Rowe is not registered to do business in Vermont, nor does it have a resident agent, office, or telephone listing in the state. It did, however, avail itself of Vermont-based media, The Bellows Falls Shopper, and Springfield radio station WCFR, in its advertising during the two year test period. During that period, Rowe also advertised in New Hampshire-based media, including one radio station and four newspapers, all of which circulated in both the Vermont and New Hampshire markets. Rowe's Vermont newspaper advertising costs amounted to $1,335 or 21% of its total newspaper advertising budget in 1976, and $2,032 or 25% of its total newspaper advertising budget in 1977. Its Vermont radio costs amounted to $276 or 15% of its total radio costs in 1976, and $368 or 15% of its total radio costs in 1977. Rowe discontinued all of its advertising in Vermont-based media by year end 1977.

Rowe delivers in its own truck furniture and carpet into Vermont. In this regard, we note that Rowe takes advantage of *1350 roads built and maintained by the state of Vermont. The deliveries are often made C.O.D., and trade-ins of used furniture may be picked up in Vermont, with the purchaser receiving a credit against the price of the new goods.
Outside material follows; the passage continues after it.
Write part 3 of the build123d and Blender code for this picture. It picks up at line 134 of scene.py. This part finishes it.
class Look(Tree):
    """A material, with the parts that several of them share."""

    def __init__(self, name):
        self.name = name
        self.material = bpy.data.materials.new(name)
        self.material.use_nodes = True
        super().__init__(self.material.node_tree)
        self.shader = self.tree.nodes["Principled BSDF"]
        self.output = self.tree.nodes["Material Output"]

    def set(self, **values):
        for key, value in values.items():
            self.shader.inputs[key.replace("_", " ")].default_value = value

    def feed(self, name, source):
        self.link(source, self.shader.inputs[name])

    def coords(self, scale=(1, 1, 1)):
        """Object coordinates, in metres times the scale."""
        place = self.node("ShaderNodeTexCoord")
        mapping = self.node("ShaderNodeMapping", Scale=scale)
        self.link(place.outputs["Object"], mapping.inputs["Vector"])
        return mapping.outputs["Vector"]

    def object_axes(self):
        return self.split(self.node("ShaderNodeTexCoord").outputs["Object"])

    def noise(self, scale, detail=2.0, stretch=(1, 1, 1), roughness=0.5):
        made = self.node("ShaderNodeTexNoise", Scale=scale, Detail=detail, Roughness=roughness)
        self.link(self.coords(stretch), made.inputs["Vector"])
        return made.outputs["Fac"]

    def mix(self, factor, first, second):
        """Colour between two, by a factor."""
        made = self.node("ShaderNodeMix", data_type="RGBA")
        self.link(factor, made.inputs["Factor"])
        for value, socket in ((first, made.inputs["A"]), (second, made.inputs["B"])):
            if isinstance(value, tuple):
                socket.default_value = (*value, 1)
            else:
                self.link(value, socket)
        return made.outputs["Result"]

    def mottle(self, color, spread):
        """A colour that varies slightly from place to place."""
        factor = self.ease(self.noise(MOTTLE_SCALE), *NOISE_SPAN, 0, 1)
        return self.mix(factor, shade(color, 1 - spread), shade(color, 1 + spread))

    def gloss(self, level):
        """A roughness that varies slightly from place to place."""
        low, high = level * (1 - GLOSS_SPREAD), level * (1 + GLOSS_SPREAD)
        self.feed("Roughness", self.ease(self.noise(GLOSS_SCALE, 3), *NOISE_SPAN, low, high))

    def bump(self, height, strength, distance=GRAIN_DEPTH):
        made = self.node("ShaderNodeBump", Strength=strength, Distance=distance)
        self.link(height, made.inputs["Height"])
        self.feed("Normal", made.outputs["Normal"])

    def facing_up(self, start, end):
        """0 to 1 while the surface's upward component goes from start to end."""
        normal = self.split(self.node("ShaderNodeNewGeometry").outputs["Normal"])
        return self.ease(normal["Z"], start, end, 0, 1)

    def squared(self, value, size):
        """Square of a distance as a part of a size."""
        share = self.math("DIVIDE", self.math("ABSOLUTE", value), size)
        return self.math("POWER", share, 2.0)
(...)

The total amount of sales made and services performed by Rowe in Vermont was $29,104 or 18% of its total receipts in 1976, and $31,523 or 18% of its total receipts in 1977.
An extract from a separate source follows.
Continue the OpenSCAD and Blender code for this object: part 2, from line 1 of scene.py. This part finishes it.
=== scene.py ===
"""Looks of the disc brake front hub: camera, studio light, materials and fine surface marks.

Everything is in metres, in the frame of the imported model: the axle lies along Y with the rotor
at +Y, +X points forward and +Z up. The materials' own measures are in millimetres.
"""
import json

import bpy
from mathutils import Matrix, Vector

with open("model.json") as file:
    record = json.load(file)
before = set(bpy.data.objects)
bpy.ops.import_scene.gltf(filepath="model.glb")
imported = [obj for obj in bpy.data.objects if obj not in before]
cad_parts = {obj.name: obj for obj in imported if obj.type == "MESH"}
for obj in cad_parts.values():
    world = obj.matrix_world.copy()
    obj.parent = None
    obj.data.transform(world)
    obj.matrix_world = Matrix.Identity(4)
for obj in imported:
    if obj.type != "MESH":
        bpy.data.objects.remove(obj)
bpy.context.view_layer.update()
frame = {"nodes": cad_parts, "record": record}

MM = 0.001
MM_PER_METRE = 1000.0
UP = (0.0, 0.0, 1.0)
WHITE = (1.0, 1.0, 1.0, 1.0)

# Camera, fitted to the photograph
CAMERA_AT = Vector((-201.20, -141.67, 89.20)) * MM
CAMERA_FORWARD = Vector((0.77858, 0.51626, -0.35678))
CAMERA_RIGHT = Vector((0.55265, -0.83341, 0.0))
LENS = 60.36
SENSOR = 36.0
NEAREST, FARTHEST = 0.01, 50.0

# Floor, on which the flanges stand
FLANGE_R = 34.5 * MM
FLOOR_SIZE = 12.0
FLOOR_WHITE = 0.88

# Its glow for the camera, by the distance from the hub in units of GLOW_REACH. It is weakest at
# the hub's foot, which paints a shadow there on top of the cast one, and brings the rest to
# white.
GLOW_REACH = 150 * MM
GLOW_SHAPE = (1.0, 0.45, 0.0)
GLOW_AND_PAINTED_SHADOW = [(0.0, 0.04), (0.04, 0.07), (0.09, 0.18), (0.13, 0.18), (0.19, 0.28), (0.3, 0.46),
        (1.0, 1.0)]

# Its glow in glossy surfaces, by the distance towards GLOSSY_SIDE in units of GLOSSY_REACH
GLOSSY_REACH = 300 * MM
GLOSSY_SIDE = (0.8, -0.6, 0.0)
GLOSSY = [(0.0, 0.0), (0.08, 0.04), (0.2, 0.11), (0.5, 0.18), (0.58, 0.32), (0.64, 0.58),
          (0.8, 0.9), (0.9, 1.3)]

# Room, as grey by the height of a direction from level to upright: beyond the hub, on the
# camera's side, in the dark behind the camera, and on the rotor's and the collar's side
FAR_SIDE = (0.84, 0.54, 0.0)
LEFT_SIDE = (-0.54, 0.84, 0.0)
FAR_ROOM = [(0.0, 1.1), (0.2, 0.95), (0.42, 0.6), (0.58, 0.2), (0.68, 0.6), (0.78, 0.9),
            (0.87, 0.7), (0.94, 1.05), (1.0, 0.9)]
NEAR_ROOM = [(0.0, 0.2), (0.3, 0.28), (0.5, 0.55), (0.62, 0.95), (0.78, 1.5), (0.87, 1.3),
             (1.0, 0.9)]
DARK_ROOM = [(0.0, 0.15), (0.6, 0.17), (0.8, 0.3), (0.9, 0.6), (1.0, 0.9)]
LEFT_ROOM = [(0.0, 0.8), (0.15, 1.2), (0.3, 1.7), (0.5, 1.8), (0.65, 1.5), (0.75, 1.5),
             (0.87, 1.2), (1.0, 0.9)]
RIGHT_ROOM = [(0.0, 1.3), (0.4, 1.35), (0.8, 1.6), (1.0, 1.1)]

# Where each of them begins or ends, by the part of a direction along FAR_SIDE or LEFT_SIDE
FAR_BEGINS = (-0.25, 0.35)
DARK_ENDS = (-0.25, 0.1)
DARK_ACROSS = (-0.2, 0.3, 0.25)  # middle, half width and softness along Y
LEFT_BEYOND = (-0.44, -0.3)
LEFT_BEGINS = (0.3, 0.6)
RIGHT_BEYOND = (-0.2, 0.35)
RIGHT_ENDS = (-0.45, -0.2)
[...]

Rowe also offers installation services to its customers, the cost of which is normally included in the overall purchase price, although it will be stated separately on the request of the customer. Should the customer decide to have Rowe install the goods, it contracts with a New Hampshire-based installer to do the work and attempts to get a down payment to cover the cost of installation. During 1976, services performed by Rowe in Vermont amounted to $379.05 or 14.3% of its total services, and during 1977, similar services amounted to $1,228.20 or 29% of Rowe's total services. Included within these amounts was a job that Rowe contracted to do for Mental Health Services of Vermont, a tax-exempt organization. Rowe subcontracted out the job which involved wall repair, painting, and installation of floor covering in the Service's Bellows Falls, Vermont, building.
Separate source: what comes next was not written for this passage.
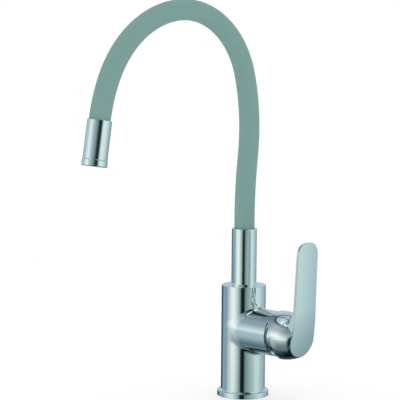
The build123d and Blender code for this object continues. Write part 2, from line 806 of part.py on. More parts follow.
with BuildPart() as head_sleeve:
    with BuildSketch(head_side):
        head_profile = Polygon(
            (sleeve_radius + head_pocket_gap, 0),
            (head_radius, 0),
            (head_radius, head_length),
            (head_chamber, head_length),
            (head_chamber, head_web_end),
            (core_radius + head_pocket_gap, head_web_end),
            (core_radius + head_pocket_gap, head_pocket),
            (sleeve_radius + head_pocket_gap, head_pocket),
            align=None,
        )
        upper_corner = head_profile.vertices().sort_by_distance((head_radius, 0))[0]
        fillet(upper_corner, radius=head_edge)
    revolve(axis=head_axis)
finish(head_sleeve, "head_sleeve")

with BuildPart() as head_ferrule:
    with BuildSketch(head_side):
        Polygon(
            (tube_bore, head_core_end),
            (core_radius, head_core_end),
            (core_radius, head_web_end),
            (head_chamber - fixed_gap, head_web_end),
            (head_chamber - fixed_gap, head_web_end + head_flange_thickness),
            (tube_bore, head_web_end + head_flange_thickness),
            align=None,
        )
    revolve(axis=head_axis)
finish(head_ferrule, "head_ferrule")

with BuildPart() as head_gasket:
    with BuildSketch(across_head(head_web_end + head_flange_thickness)):
        Circle(head_chamber - fixed_gap)
        Circle(insert_radius - 2 * lip_width, mode=Mode.SUBTRACT)
    extrude(amount=head_gasket_thickness)
finish(head_gasket, "head_gasket")

head_end = head_length + collar_length
with BuildPart() as aerator_housing:
    with BuildSketch(head_side):
        housing_profile = Polygon(
            (insert_radius + fixed_gap, aerator_start),
            (head_chamber - fixed_gap, aerator_start),
            (head_chamber - fixed_gap, head_length),
            (collar_radius, head_length),
            (collar_radius, head_end),
            (insert_radius - lip_width, head_end),
            (insert_radius - lip_width, head_end - insert_recess),
            (insert_radius + fixed_gap, head_end - insert_recess),
            align=None,
        )
        collar_corners = housing_profile.vertices().group_by(Axis.X)[-1]
        fillet(collar_corners, radius=collar_edge)
    revolve(axis=head_axis)
finish(aerator_housing, "aerator_housing")

with BuildPart() as aerator_insert:
    with BuildSketch(across_head(aerator_start)):
        Circle(insert_radius)
        with HexLocations(cell_pitch / 2, cell_rows, cell_rows):
            RegularPolygon(cell_flats / 2, 6, major_radius=False, mode=Mode.SUBTRACT)
    extrude(amount=head_end - insert_recess - aerator_start)
finish(aerator_insert, "aerator_insert")
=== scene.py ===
import json
from math import cos, pi, radians, sin, tan

import bmesh
import bpy
import numpy as np
from mathutils import Matrix, Vector


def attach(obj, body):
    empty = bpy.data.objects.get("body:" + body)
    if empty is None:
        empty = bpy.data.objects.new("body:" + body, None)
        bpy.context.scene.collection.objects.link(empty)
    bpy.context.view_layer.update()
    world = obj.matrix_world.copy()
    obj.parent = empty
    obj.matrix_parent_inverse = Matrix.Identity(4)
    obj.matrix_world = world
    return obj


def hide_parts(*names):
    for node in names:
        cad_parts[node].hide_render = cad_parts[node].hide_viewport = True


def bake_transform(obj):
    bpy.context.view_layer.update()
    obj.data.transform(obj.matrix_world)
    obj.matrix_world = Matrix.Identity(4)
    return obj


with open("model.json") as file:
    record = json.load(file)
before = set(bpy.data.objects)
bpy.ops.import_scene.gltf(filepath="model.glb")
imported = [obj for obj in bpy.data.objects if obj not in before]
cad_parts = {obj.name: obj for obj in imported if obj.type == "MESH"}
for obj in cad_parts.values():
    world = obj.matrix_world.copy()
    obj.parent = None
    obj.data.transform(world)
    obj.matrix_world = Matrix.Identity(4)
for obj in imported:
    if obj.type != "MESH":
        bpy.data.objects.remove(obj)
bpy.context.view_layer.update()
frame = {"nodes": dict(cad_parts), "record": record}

bl_info = {
    "name": "Kitchen Mixer Tap",
    "version": (1, 0, 0),
    "blender": (4, 5, 0),
    "location": "View3D > Sidebar > Mixer Tap",
    "description": "Dresses a kitchen mixer tap with a bendable hose spout in its real finishes",
    "category": "Object",
}

MM = 0.001

# Steps round a large and a small turned surface, and along a rounding
ROUND_STEPS = 192
SMALL_STEPS = 64
ROUNDING_STEPS = 7
# How far beside a rounding the points stand that keep it tight
SUPPORT = 0.12
# Shares of a side that a rounding and the point beside it take up at most
ROUNDING_SHARE, SUPPORT_SHARE = 0.45, 0.05
RINGS_PER_PITCH = 6
# Points closer than this in millimetres are made one, and an edge past this angle in degrees is sharp
WELD_DISTANCE = 0.002
CREASE_ANGLE = 35.0


def colour(hex_code):
    """An sRGB hex colour as the linear RGBA that a shader socket takes."""
    channels = [int(hex_code[i : i + 2], 16) / 255 for i in (1, 3, 5)]
    linear = [c / 12.92 if c <= 0.04045 else ((c + 0.055) / 1.055) ** 2.4 for c in channels]
    return (*linear, 1.0)


# Settings that a user would change


def number(name, description, value, **kind):
    """A number property."""
    return bpy.props.FloatProperty(name=name, description=description, default=value, **kind)


def length(name, description, millimetres):
    """A length property, given in millimetres and kept in metres."""
    return number(name, description, millimetres * MM, min=0.0, unit="LENGTH", precision=4)


def tint(name, description, hex_code):
    """A colour property, given as an sRGB hex colour."""
    return bpy.props.FloatVectorProperty(
        name=name, description=description, default=colour(hex_code), size=4, min=0.0, max=1.0, subtype="COLOR"
    )


def angle(name, description, degrees):
    """An angle property, given in degrees."""
    return number(name, description, radians(degrees), subtype="ANGLE", unit="ROTATION")


def share(name, description, value):
    """A plain factor."""
    return number(name, description, value, min=0.0, subtype="FACTOR")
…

In those cases where a customer needed financing for the sale, Rowe would first advise him to investigate possibilities at his own bank, but if that financing proved unavailable, Rowe would provide assistance in obtaining financing through a local New Hampshire bank. In about 10% of its sales, however, Rowe did its own financing and retained a security interest in the property that was financed. No finance statement was filed in Vermont, since, under 9A V.S.A. § 9-302(1)(d) and 382-A N.H.Rev. Stat.Ann. § 9-302, a filing is not necessary to perfect. Moreover, on one occasion in 1977, Rowe repossessed goods in which it had a security interest by bringing an action in the Windsor Superior Court in Vermont, and by using the services of the Windsor County Sheriff.

In light of the substantial connections with Vermont, we do not believe that either the Due Process Clause or the Commerce Clause requires a reversal of the superior court's decision. Nor do we believe, as Rowe argues, that Miller Brothers compels a different result. In Miller Brothers, the Court struck down Maryland's attempt to require the seller to collect a use tax because, in part, the state could not constitutionally exact a sales tax on the same sales. But, as we have seen, the Supreme Court has apparently repudiated this reasoning, and has held that a lesser "presence" is sufficient to require a seller to collect a use tax than to pay a sales tax. National Geographic Society v. California Board of Equalization, supra, 430 U.S. at 557-58, 97 S.Ct. at 1390-91; McLeod v. J. E. Dilworth Co., supra, 322 U.S. at 330, 64 S. Ct. at 1025. Nor are we presented here with the uncertainty of designation of the goods sold over the counter that so bothered the majority in Miller Brothers, for the state of Vermont seeks to require Rowe to collect a use tax only on those sales in which it delivers the goods in its own truck into Vermont. See National Geographic Society v. California Board of Equalization, supra, 430 U.S. at 561-62, 97 S.Ct. at 1392-93; Scripto, Inc. v. Carson, supra, 362 U.S. at 212, 80 S. Ct. at 622. Furthermore, the fact that Rowe availed itself of the use of Vermont roads in its deliveries, Vermont media in its advertising, and the Vermont court system and a Vermont county sheriff's office in its business dealings leads us to conclude that Vermont has given something for which it can ask return.

IV. Assessment of Interest, Penalties, and Late Filing Fees

Rowe further contends that if this Court finds that the use tax was properly collectible, the assessment of interest, penalties and late filing fees should not be upheld.

This Court has previously held that the authority of the Commissioner of Taxes to abate penalties and interest imposed under 32 V.S.A. § 9814 is purely discretionary, and that his decision will not be overturned *1351 except for abuse. 32 V.S.A. § 9702(a)(2); Mt. Mansfield Television, Inc. v. Commissioner of Taxes, 133 Vt. 284, 287, 336 A.2d 193, 195 (1975). Based on the facts of the present case, we are satisfied that no abuse of discretion took place.

Affirmed.

NOTES

[1] In most general terms, the Due Process Clause requires that there be some minimum relationship between the taxpayer or collector and the taxing state that provides a taxable "nexus." The Commerce Clause, on the other hand, mandates that there must not be an unreasonable burden on the free flow of goods and services across state lines. Despite the difference in emphasis, however, the test for determining whether the imposition of a state use tax violates the requirements of either clause is similar. The "simple but controlling question is whether the state has given anything for which it can ask return." National Bellas Hess, Inc. v. Department of Revenue, 386 U.S. 753, 756, 87 S. Ct. 1389, 1391, 18 L. Ed. 2d 505 (1967) (quoting Wisconsin v. J. C. Penney Co., 311 U.S. 435, 444, 61 S. Ct. 246, 249, 85 L. Ed. 267 (1940)).

[2] This figure includes $6,289.60 in back taxes, $3,282.85 in interest, $1,389.56 in late filing fees, and $76.82 in penalties.